11.11   Definition ( $${ {d\over {dx}}}$$ notation for derivatives.) An alternate notation for representing derivatives is:

$${d\over {dx}}f(x)=f^\prime (x)$$

or

$${{df}\over {dx}}=f^\prime (x).$$

This notation is used in the following way

$$\begin{eqnarray*} {d\over {dx}}\Big(\sin (6x)\Big) &=& 6\cos (6x),\\ {d\over {dt}}\Big(\cos ({t\over 3})\Big) &=& -{1\over 3}\sin ( {t\over 3}). \end{eqnarray*}$$

Or:

Let $f=x^{1/2}$. Then $${ {{df}\over {dx}}={1\over 2}x^{-1/2}}$$.

Let $g(x)=\displaystyle {{1\over x}}$. Then $${ {{dg}\over {dx}}={d\over {dx}}\Big( g(x)\Big)={d\over {dx}}\Big( {1\over x}\Big)=-{1\over {x^2}}}$$.

The $${ {d\over {dx}}}$$ notation is due to Leibnitz, and is older than our concept of function.

Leibnitz wrote the differentiation formulas as `` $dx^a=ax^{a-1}dx$," or if $y=x^a$, then `` $dy=ax^{a-1}dx.$" The notation $f^\prime (x)$ for derivatives is due to Joseph Louis Lagrange (1736-1813). Lagrange called $f^\prime (x)$ the derived function of $f(x)$ and it is from this that we get our word derivative. Leibnitz called derivatives, differentials and Newton called them fluxions.

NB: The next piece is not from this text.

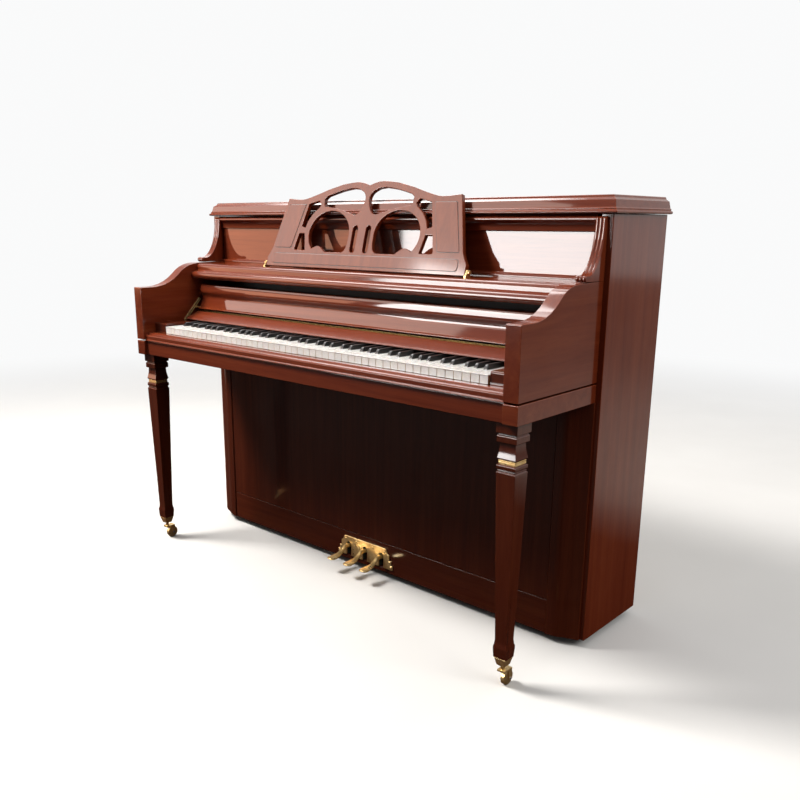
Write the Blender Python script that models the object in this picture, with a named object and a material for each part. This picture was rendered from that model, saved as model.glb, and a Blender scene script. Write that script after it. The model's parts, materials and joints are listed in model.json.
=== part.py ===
"""Upright piano on free-standing front legs, with its moving parts.

Metres, +Z up, +X to the treble end. The keyboard faces -Y. Every piece hangs
from one empty at the arms' front plane, so a Y value below is a depth: the
distance behind the front of the arms.
"""

from math import cos, pi, radians, sin

import bmesh
import bpy
from mathutils import Matrix, Vector

GAP = 0.0003  # between faces that meet
DEPTH = 0.606  # arms' front to the lid hinge's back

# keyboard
KEY_WIDTH = 0.0235
NATURALS = 52
KEYS_HALF = NATURALS * KEY_WIDTH / 2
KEY_FRONT = 0.039
KEY_TOP = 0.7196
KEY_UNDER = 0.6985
KEY_HEAD = 0.0495  # length of a natural in front of the sharps
KEY_END = 0.433
KEY_CLEAR = 0.0008  # side clearance between neighbouring keys
SHARP_WIDTH = 0.0095
SHARP_TOP = 0.7306
BALANCE = 0.275  # depth of the keys' pivots
FIRST_SINGLE = 23  # the C in the middle, counted in naturals from the bass end
SINGLE_NATURALS = 3

# case
ARM_HALF = 0.7145
ARM_WALL = 0.038
ARM_IN = ARM_HALF - ARM_WALL
ARM_UNDER = 0.6768
ARM_FRONT_TOP = 0.838
ARM_BACK_TOP = 0.907
BED_UNDER = 0.629
BED_TOP = 0.6724
SIDE_OUT = 0.7277
SIDE_IN = 0.6977
SIDE_FRONT = 0.3274
SIDE_BACK = 0.600
CASE_UNDER = 0.0205
CASE_TOP = 1.0551
SHELF_TOP = 0.9047
SHELF_UNDER = 0.8581
REBATE = 0.0005  # the shelf is this much lower under the music desk
REBATE_FRONT = 0.2508
PANEL_HALF = 0.6882
PANEL_FRONT = 0.3225
PANEL_BACK = 0.350
PANEL_UNDER = 0.9087
FIELD_FACE = 0.335
LOWER_FRONT = 0.300  # knee panel and toe rail
LOWER_HALF = 0.6315

# lid
LID_UNDER = 1.0558
LID_HALF = 0.740
LID_FRONT = 0.3165
LID_BACK = 0.602
LID_AXIS = (0.6035, 1.0360)

# fallboard
FALL_HALF = 0.6500
FALL_AXIS = (0.1925, 0.7578)
STAY_FOOT = (0.157, 0.729)
STAY_LENGTH = 0.085
STAY_SLOPE = radians(47)
STAY_THICK = 0.0035
STAY_WIDTH = 0.0094

# music desk
DESK_LEAN = radians(15.3)
DESK_THICK = 0.0125
DESK_FOOT = (0.2556, 0.9062)
DESK_BOTTOM = 0.0025
DESK_AXIS = (0.00625, 0.012)  # in the desk's own thickness and height

# legs
LEG_X = 0.679
LEG_Y = 0.043
WHEEL_RADIUS = 0.0185
WHEEL_TRAIL = 0.017

# pedals
PEDAL_PITCH = 0.0675
PEDALS_X = (-PEDAL_PITCH, 0, PEDAL_PITCH)
PEDAL_AXIS = (0.420, 0.062)


def clear_scene():
    for old in list(bpy.data.objects):
        bpy.data.objects.remove(old, do_unlink=True)


def material(name, colour, roughness, metallic=0.0):
    found = bpy.data.materials.get(name)
    if found:
        return found
    made = bpy.data.materials.new(name)
    made.use_nodes = True
    shader = made.node_tree.nodes["Principled BSDF"]
    shader.inputs["Base Color"].default_value = (*colour, 1.0)
    shader.inputs["Roughness"].default_value = roughness
    shader.inputs["Metallic"].default_value = metallic
    made.diffuse_color = (*colour, 1.0)
    return made


def mahogany():
    return material("mahogany", (0.16, 0.032, 0.014), 0.22)


def brass():
    return material("brass", (0.78, 0.53, 0.21), 0.2, 1.0)


def ivory_plastic():
    return material("ivory_plastic", (0.84, 0.84, 0.80), 0.25)


def ebony_plastic():
    return material("ebony_plastic", (0.012, 0.012, 0.013), 0.3)


def spruce():
    return material("spruce", (0.55, 0.36, 0.17), 0.6)


def maple():
    return material("maple", (0.60, 0.42, 0.23), 0.5)


def bronze_iron():
    return material("bronze_iron", (0.45, 0.29, 0.10), 0.4, 0.6)


def rubber():
    return material("black_rubber", (0.02, 0.02, 0.02), 0.7)


def catmull(points, steps=4):
    """Points of a smooth open curve through the given ones."""
    made = []
    for i in range(len(points) - 1):
        before = points[max(i - 1, 0)]
        start, end = points[i], points[i + 1]
        after = points[min(i + 2, len(points) - 1)]
        for step in range(steps):
            t = step / steps
            made.append(
                tuple(
                    0.5
                    * (
                        2 * b
                        + (c - a) * t
                        + (2 * a - 5 * b + 4 * c - d) * t**2
                        + (3 * b - a - 3 * c + d) * t**3
                    )
                    for a, b, c, d in zip(before, start, end, after)
                )
            )
    return made + [tuple(points[-1])]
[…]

Many of the early users of the calculus thought of the derivative as the quotient of two numbers

$${df \over dx} = {\mbox{difference in $f$} \over \mbox{difference in $x$} } = {f(x) - f(t) \over x - t}$$

when $dx= x-t$ was ``infinitely small''. Today ``infinitely small'' real numbers are out of fashion, but some attempts are being made to bring them back. Cf Surreal Numbers : How two ex-students turned on to pure mathematics and found total happiness : a mathematical novelette, by D. E. Knuth.[30]. or The Hyperreal Line by H. Jerome Keisler[28, pp 207-237].